A paper using this data was presented at NOMS 2016.
If you have questions contact Andri Lareida
The data model used in persisting the collected data follows the actual objects measured (see Fig. 1). The relational database consists of three tables TORRENTS, ANNOUNCE RESULT, and PEERS. The TORRENTS table contains information about the torrent itself, such as title and size. Furthermore, it contains meta data used in measurement, such as the ACTIVE flag defining if a torrent should still be measured. The ANNOUNCE RESULT stores announce meta data from announces executed by slaves, e.g., the IP address of the slave executing the announce, the tracker the reply was received from, or the number of seeders and leechers reported by that tracker. Since a torrent is identified by the info hash, it is used as a foreign key to link the announce data to the torrent meta data. Finally, actual IP addresses of peers returned from the tracker are stored in the PEERS table, which contains among others IP address, port number, AS number, and the country code, which are resolved through geo IP databases from Maxmind.

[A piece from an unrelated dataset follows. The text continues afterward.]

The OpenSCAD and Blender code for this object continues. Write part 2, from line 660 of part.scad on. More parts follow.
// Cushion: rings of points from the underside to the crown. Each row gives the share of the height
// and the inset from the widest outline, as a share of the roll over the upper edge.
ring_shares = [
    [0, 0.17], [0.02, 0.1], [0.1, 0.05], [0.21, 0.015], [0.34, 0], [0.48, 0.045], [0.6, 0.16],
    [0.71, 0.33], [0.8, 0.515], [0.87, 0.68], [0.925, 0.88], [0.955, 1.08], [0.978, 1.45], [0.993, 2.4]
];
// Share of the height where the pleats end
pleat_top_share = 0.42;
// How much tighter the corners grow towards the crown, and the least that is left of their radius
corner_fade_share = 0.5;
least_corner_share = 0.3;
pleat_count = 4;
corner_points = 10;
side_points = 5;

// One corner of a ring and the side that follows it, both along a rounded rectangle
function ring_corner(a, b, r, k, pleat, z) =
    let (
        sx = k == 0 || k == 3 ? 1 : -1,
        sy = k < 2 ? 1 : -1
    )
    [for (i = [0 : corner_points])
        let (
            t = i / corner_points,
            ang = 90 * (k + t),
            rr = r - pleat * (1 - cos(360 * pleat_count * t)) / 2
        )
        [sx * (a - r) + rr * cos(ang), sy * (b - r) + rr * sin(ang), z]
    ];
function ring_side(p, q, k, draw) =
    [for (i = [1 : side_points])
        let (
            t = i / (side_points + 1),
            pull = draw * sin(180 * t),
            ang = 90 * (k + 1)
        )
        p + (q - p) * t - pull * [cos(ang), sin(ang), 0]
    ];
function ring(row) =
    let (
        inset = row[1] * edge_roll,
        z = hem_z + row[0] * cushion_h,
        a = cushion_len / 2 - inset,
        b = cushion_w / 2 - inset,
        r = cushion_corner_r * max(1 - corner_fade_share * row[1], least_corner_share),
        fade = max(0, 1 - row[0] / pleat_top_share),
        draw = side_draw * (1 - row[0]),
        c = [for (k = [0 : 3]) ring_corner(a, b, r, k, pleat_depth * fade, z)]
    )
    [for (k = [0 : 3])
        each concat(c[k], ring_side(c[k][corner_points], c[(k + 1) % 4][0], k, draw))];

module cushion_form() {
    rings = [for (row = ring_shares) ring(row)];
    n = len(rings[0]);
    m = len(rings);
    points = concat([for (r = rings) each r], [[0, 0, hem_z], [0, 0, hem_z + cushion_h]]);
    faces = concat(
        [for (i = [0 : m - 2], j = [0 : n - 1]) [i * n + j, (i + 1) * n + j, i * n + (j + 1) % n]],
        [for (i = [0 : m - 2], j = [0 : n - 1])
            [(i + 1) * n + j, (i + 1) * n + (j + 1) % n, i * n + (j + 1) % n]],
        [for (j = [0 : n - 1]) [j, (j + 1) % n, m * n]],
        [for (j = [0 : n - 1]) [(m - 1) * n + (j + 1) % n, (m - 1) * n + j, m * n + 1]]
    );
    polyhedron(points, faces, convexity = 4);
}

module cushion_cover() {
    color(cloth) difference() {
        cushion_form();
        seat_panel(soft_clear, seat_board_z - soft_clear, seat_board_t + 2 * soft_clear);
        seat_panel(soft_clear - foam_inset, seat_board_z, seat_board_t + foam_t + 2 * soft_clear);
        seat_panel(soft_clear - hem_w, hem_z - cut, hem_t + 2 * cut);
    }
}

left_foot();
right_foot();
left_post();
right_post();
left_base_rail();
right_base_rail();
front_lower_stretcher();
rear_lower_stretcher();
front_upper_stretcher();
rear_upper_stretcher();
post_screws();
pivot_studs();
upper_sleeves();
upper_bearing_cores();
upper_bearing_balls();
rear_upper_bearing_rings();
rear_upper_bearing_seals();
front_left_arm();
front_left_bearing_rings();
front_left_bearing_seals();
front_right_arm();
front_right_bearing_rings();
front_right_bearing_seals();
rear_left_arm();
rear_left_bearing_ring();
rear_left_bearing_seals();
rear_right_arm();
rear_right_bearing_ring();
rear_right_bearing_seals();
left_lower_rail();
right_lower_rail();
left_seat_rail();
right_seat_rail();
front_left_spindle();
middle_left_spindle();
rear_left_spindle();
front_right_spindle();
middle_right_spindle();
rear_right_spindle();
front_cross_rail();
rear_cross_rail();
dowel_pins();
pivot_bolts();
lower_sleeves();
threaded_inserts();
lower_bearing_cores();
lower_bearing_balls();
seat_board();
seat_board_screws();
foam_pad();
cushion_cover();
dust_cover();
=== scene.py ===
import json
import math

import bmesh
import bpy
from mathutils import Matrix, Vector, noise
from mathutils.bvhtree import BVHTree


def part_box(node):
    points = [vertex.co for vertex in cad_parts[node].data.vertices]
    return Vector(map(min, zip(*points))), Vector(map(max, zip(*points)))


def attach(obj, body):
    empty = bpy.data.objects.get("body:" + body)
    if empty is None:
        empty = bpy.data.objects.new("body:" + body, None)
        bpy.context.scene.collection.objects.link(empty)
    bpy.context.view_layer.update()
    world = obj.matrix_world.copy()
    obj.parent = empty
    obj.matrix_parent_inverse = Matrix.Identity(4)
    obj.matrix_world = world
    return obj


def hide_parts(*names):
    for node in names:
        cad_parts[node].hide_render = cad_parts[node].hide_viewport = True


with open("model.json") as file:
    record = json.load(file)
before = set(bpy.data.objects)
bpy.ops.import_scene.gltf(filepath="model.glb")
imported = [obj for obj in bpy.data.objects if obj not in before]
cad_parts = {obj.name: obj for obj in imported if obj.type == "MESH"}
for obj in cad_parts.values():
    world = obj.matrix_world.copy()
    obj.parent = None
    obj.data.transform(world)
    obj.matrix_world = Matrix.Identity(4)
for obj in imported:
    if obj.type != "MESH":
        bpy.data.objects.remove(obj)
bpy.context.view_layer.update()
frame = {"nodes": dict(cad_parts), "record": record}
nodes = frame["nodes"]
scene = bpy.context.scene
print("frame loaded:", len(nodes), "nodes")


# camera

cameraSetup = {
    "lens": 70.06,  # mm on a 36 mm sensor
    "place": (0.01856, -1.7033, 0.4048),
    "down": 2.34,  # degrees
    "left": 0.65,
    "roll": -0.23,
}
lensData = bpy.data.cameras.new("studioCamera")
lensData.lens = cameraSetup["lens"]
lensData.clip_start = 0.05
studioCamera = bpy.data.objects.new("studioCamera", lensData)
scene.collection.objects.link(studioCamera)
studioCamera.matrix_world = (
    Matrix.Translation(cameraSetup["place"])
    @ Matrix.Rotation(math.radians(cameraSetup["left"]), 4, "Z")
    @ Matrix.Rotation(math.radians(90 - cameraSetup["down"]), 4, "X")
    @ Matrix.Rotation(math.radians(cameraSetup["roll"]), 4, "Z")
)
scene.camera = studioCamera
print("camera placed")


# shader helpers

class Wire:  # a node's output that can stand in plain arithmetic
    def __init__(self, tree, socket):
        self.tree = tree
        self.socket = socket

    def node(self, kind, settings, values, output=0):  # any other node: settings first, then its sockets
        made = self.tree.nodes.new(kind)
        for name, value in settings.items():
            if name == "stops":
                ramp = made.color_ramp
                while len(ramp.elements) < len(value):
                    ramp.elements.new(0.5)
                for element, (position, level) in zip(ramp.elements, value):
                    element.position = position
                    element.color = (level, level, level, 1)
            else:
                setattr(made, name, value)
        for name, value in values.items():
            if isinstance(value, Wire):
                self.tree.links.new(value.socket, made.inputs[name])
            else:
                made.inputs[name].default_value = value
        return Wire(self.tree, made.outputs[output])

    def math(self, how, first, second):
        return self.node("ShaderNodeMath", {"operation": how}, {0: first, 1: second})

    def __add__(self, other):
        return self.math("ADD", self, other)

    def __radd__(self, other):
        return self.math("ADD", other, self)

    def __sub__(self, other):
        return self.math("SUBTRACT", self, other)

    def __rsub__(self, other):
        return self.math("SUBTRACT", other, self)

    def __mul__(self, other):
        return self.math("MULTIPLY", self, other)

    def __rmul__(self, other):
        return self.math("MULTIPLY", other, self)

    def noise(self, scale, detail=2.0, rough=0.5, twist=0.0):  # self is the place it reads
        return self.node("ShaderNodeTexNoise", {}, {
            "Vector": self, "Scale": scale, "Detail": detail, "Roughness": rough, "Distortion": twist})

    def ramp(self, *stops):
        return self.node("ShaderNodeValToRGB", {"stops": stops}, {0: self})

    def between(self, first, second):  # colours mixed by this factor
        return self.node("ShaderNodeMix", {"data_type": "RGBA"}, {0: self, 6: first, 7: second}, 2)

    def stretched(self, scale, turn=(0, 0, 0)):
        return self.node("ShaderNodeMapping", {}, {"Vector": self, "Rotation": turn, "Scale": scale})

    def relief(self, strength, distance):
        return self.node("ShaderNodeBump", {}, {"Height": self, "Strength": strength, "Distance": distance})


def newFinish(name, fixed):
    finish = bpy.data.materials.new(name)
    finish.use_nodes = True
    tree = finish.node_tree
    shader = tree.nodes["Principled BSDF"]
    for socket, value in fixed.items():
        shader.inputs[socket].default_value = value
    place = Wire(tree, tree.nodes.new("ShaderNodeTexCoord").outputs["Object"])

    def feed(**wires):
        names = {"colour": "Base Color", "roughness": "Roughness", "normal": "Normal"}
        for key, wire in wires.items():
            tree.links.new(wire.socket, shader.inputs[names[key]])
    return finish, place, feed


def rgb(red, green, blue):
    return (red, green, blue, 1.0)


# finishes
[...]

Start | 07.04.2015 19:00 |
End | 20.04.2015 11:00 |
Slaves | 10 |
Interval | 20 min |
Index | Kickass Torrents |
Category | Movies |
The measurement period started at 19:00 hours on April 7 and lasted until 11:00 hours on April 20. The number of VIOLA slaves used was 10, which were all located at the premises of the University of Zurich. The announce interval — the time in which each slave queries trackers of each torrent — was 20 minutes. New torrents were discovered from the Kickass Torrents portal, and only torrents released after the start of the measurement were considered.

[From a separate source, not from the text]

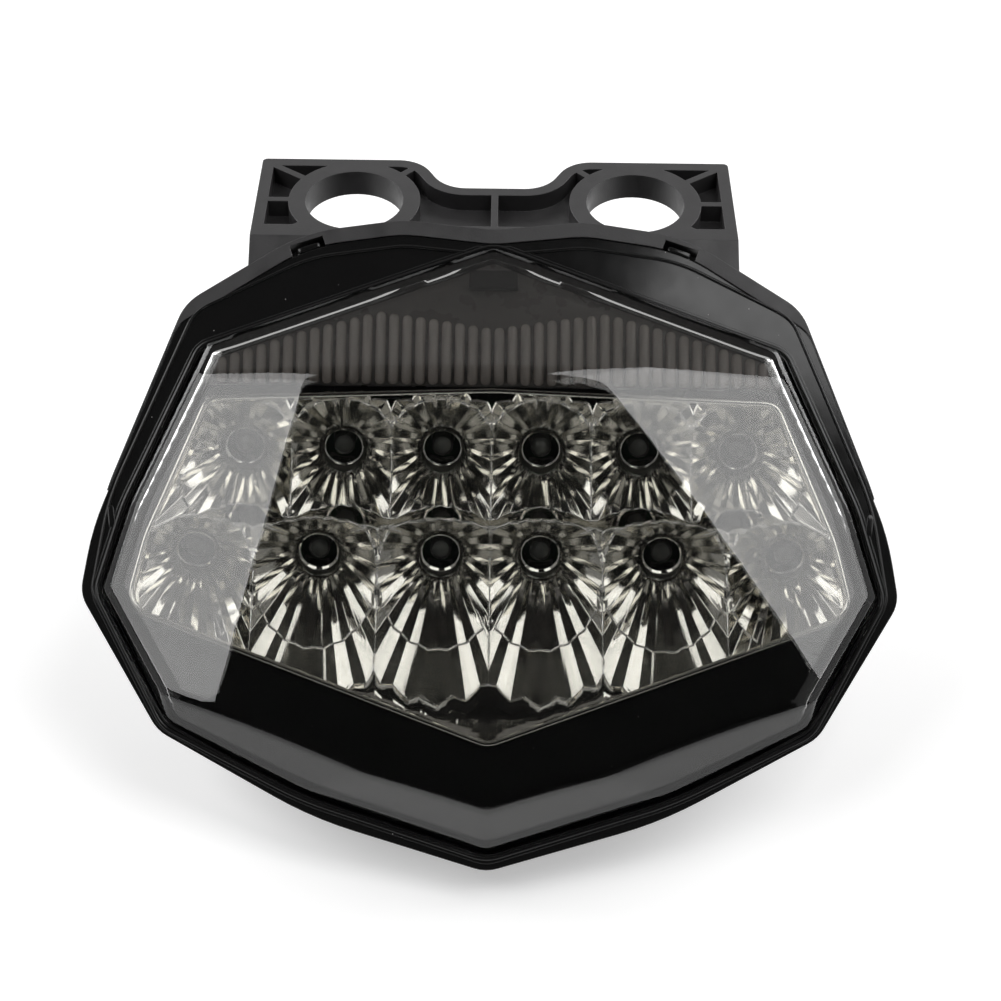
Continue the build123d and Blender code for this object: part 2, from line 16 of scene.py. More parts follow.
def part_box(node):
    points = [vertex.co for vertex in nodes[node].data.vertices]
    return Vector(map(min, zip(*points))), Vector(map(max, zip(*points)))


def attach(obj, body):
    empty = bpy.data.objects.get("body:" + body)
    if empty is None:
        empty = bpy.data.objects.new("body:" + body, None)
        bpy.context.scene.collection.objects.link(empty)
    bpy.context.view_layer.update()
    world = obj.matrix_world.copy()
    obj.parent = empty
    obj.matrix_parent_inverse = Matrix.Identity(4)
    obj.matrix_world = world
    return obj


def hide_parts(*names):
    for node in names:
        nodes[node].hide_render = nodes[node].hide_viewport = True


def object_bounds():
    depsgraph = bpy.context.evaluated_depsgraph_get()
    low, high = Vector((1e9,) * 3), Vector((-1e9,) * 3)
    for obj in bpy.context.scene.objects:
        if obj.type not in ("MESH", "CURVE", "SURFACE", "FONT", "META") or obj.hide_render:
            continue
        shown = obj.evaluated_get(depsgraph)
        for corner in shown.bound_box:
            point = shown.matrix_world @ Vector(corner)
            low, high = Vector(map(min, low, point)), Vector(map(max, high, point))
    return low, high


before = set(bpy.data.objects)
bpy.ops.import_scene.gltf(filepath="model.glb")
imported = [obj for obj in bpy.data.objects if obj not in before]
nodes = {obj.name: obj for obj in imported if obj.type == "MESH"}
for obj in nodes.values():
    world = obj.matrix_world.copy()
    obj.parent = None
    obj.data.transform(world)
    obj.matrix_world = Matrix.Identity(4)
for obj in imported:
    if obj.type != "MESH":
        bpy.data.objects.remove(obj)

The data set is available as 3 comma separate values (CSV) files, the download is about 50 GB large. A description of the files columns can be found in the following tables:
INFO_HASH | String | Hexadecimal representation of the 160 bit info hash. |
TORRENT_TITLE | String | Title of the download |
TORRENT_SIZE | String | Size of the download in bytes |
TORRENT_TRACKER_COUNT | String | Number of trackers used. |
TORRENT_COMMENT | String | Comment from the torrent portal. |
PUBLISH_DATE | Number | The timestamp on which the torrent was first published on the portal. |
MAGNET_URI | String | The magnet link for this torrent. |
TIME_ADDED | Number | The timestamp from which on the torrent was measured. |
TIME_DEACTIVATED | Number | Timestamp of the time when VIOLA stoppped measuring the torrent. |
TORRENT_LINK | String | Download link to download the torrent file. |
ID | Number | Used to link peer rows to announce result. |
INFO_HASH | String | Hexadecimal representation of the 160 bit info hash. |
TRACKER_URI | String | URI string of the tracker that replied this result. |
INTERVAL_NUMBER | Number | Count of the request round of the VIOLA system. |
ANNOUNCE_COMPLETED | Boolean | Inidcated if the announce request was completed successfully. |
SEEDERS | Number | The number of seeders in the swarm as reported by the tracker. |
LEECHERS | Number | The number of leechers in the swarm as reported by the tracker. |
TOTAL_PEERS | Number | Sum of reported seeders and leechers which equals the swarmsize. |
RETURNED_PEERS | Number | Number of IP addresses returned by the tracker. |
SLAVE_IP | String | IP address of the machine that queried the tracker. |
SLAVE_PORT | Number | Port number of the connection used by the slave to contact the master. |
TIMESTAMP | Number | Timestamp from the moment when this announce response was stored to disk. |
ID | Number | Used to link peer rows to announce result. |
INFO_HASH | String | Hexadecimal representation of the 160 bit info hash. |
TIMESTAMP | Number | Timestamp from the moment when this announce response was stored to disk. |
HEX_IP_HASH | String | Hexadecimal representation of the hashed and well salted IP address. |
PORT | Number | Portnumber of the peer. |
ASNUMBER | Number | Number of the Autonomous System (AS). |
CONTINENT | String | Continent code. |
COUNTRY | String | Country code. |
CITY | String | City name. |
The data collected by VIOLA combines aspects of different measurement systems. Those results can now be achieved with one single measurement run. Two examples of data contained in the set are given here.
Fig.6 provides a detailed insight into the composition of the largest swarm fast7, as reported by trackers. A swarm consists of seeders — peers that have the complete file — and leechers — peers that are still downloading the file. It took three days after release of the torrent until the number of seeders and leechers broke even. The amount of seeders is constantly increasing, while the number of leechers decreases after the initial peak. This means that leechers become seeders and do not immediately leave the system after they completed their download. Furthermore, the total number of peers increases again after April 15. Peers show an altruistic behavior and free riding is not a problem in this case.
Fig. 4 depicts the number of unique IP addresses measured per continent over the 24 hours of April 13. Although, India had the most unique IP Addresses on this day, Europe in total had more. The time zone patterns are clearly visble, even for those continents with few IP addresses, e.g., Oceania (OC) and South America (SA). North America (NA) and SA are very much in sync with their peak at 04:00 hours, followed by Asia (AS) and Europe (EU). Europe, spanning 3 hours in time difference, has the narrowest peak while Asia, spanning 9 hours, has a very smooth peak. NA and the other continents with even fewer peers show smooth transitions as well.